• Task instructions: Exactly reproduce the line containing "Continue the build123d" together with every line after it, through the end of the entries, and give nothing more.

--- Supplied entries ---

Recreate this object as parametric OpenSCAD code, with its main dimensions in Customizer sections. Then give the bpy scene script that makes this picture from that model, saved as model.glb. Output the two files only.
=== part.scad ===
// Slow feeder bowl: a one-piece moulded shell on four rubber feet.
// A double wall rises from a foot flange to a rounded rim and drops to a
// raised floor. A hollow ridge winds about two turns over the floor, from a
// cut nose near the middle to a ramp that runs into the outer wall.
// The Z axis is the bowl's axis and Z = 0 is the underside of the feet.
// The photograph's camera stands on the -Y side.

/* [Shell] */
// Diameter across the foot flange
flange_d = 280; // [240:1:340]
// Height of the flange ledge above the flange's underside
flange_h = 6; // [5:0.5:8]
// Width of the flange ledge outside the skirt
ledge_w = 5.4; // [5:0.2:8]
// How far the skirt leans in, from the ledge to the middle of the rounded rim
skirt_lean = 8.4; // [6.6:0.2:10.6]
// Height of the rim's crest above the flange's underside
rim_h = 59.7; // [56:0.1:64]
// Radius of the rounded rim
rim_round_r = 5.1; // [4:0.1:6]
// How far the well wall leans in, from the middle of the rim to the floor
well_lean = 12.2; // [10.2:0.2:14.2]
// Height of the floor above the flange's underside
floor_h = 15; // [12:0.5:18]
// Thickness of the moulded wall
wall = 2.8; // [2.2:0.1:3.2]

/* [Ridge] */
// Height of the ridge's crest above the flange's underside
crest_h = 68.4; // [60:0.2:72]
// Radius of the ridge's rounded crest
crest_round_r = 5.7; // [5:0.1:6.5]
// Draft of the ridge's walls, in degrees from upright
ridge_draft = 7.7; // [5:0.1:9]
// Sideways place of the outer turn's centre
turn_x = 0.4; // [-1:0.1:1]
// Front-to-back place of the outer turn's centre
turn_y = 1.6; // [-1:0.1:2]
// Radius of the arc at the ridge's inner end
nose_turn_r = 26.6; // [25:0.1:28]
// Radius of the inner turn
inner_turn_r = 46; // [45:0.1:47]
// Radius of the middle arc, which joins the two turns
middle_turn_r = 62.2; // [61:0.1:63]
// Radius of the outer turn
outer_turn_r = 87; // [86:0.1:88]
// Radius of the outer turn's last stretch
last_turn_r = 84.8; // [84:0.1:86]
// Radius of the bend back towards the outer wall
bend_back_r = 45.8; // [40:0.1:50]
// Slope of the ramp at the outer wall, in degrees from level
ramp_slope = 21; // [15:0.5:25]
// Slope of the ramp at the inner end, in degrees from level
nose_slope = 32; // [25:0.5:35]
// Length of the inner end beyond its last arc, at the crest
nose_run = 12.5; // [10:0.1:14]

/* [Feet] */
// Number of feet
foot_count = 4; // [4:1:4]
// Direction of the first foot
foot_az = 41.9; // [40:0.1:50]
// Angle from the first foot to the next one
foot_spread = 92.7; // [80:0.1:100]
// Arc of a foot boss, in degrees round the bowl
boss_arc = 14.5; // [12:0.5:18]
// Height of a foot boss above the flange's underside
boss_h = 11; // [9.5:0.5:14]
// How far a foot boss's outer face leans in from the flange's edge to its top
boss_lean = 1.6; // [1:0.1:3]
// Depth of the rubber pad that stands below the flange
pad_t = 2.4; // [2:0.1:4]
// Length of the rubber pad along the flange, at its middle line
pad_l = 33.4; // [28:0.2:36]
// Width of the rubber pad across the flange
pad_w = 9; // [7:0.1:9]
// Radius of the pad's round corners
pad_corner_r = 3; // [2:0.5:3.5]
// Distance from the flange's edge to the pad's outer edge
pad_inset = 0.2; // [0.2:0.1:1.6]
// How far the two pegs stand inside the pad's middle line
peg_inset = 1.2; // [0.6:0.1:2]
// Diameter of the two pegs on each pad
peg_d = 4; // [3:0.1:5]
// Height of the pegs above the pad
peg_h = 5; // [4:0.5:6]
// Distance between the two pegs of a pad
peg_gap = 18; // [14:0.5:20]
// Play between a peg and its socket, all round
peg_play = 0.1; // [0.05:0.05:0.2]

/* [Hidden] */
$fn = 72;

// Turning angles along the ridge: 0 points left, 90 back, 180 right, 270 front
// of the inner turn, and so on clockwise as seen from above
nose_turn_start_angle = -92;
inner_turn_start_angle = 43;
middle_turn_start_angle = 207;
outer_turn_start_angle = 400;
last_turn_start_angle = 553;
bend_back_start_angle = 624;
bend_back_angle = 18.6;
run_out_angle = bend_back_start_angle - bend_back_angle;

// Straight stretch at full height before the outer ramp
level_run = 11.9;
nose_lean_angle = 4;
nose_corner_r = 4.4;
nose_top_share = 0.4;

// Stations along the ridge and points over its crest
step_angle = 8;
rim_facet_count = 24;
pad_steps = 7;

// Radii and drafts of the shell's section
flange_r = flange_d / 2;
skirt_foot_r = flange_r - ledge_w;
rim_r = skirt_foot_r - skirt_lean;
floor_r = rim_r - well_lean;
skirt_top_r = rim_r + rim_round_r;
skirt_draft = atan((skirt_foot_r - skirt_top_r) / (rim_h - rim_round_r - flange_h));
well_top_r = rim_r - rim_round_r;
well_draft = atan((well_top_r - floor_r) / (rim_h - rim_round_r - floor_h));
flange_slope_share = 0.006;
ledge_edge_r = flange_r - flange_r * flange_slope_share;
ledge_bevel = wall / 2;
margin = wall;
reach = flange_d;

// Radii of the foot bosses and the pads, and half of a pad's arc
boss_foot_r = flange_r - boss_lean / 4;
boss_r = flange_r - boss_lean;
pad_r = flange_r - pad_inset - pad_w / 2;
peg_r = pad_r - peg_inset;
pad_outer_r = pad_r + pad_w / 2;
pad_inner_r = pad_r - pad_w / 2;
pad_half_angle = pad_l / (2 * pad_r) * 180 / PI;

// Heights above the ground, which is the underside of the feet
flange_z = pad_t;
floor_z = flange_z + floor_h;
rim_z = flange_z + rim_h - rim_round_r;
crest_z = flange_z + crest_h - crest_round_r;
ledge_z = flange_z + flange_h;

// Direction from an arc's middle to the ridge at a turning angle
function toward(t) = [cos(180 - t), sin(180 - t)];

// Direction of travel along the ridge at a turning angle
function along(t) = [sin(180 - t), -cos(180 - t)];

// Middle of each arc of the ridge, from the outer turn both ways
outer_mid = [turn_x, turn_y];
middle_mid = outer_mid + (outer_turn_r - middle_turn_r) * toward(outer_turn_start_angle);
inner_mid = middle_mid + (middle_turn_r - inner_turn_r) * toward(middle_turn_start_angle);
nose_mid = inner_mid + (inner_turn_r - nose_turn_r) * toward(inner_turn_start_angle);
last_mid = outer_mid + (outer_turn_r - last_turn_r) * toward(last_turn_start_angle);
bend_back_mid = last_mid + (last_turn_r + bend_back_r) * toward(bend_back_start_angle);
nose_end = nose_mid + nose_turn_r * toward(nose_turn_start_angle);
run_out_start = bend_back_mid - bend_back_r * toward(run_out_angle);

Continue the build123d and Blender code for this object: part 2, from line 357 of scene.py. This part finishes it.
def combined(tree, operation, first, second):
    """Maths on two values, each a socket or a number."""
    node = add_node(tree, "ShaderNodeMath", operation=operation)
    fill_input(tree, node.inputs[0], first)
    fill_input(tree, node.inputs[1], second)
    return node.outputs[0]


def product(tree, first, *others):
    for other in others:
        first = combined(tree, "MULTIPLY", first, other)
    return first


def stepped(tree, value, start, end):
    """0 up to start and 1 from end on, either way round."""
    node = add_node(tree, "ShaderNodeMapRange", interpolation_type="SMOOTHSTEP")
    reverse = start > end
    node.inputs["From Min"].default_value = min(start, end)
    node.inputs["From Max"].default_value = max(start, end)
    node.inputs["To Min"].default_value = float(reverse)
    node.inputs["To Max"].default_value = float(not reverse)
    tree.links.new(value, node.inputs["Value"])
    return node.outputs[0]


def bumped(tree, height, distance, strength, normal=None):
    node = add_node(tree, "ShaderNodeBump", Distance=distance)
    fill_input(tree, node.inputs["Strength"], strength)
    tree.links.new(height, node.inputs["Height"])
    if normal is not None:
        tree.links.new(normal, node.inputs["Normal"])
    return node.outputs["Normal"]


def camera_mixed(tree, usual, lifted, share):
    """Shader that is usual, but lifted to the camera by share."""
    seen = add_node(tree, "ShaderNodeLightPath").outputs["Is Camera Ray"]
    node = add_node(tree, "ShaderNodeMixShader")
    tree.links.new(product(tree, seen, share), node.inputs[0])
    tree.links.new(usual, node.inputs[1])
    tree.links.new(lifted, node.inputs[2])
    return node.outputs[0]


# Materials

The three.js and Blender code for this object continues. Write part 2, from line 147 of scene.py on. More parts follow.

---

• Exercise answer:
Continue the build123d and Blender code for this object: part 2, from line 357 of scene.py. This part finishes it.
def combined(tree, operation, first, second):
    """Maths on two values, each a socket or a number."""
    node = add_node(tree, "ShaderNodeMath", operation=operation)
    fill_input(tree, node.inputs[0], first)
    fill_input(tree, node.inputs[1], second)
    return node.outputs[0]


def product(tree, first, *others):
    for other in others:
        first = combined(tree, "MULTIPLY", first, other)
    return first


def stepped(tree, value, start, end):
    """0 up to start and 1 from end on, either way round."""
    node = add_node(tree, "ShaderNodeMapRange", interpolation_type="SMOOTHSTEP")
    reverse = start > end
    node.inputs["From Min"].default_value = min(start, end)
    node.inputs["From Max"].default_value = max(start, end)
    node.inputs["To Min"].default_value = float(reverse)
    node.inputs["To Max"].default_value = float(not reverse)
    tree.links.new(value, node.inputs["Value"])
    return node.outputs[0]


def bumped(tree, height, distance, strength, normal=None):
    node = add_node(tree, "ShaderNodeBump", Distance=distance)
    fill_input(tree, node.inputs["Strength"], strength)
    tree.links.new(height, node.inputs["Height"])
    if normal is not None:
        tree.links.new(normal, node.inputs["Normal"])
    return node.outputs["Normal"]


def camera_mixed(tree, usual, lifted, share):
    """Shader that is usual, but lifted to the camera by share."""
    seen = add_node(tree, "ShaderNodeLightPath").outputs["Is Camera Ray"]
    node = add_node(tree, "ShaderNodeMixShader")
    tree.links.new(product(tree, seen, share), node.inputs[0])
    tree.links.new(usual, node.inputs[1])
    tree.links.new(lifted, node.inputs[2])
    return node.outputs[0]


# Materials

The three.js and Blender code for this object continues. Write part 2, from line 147 of scene.py on. More parts follow.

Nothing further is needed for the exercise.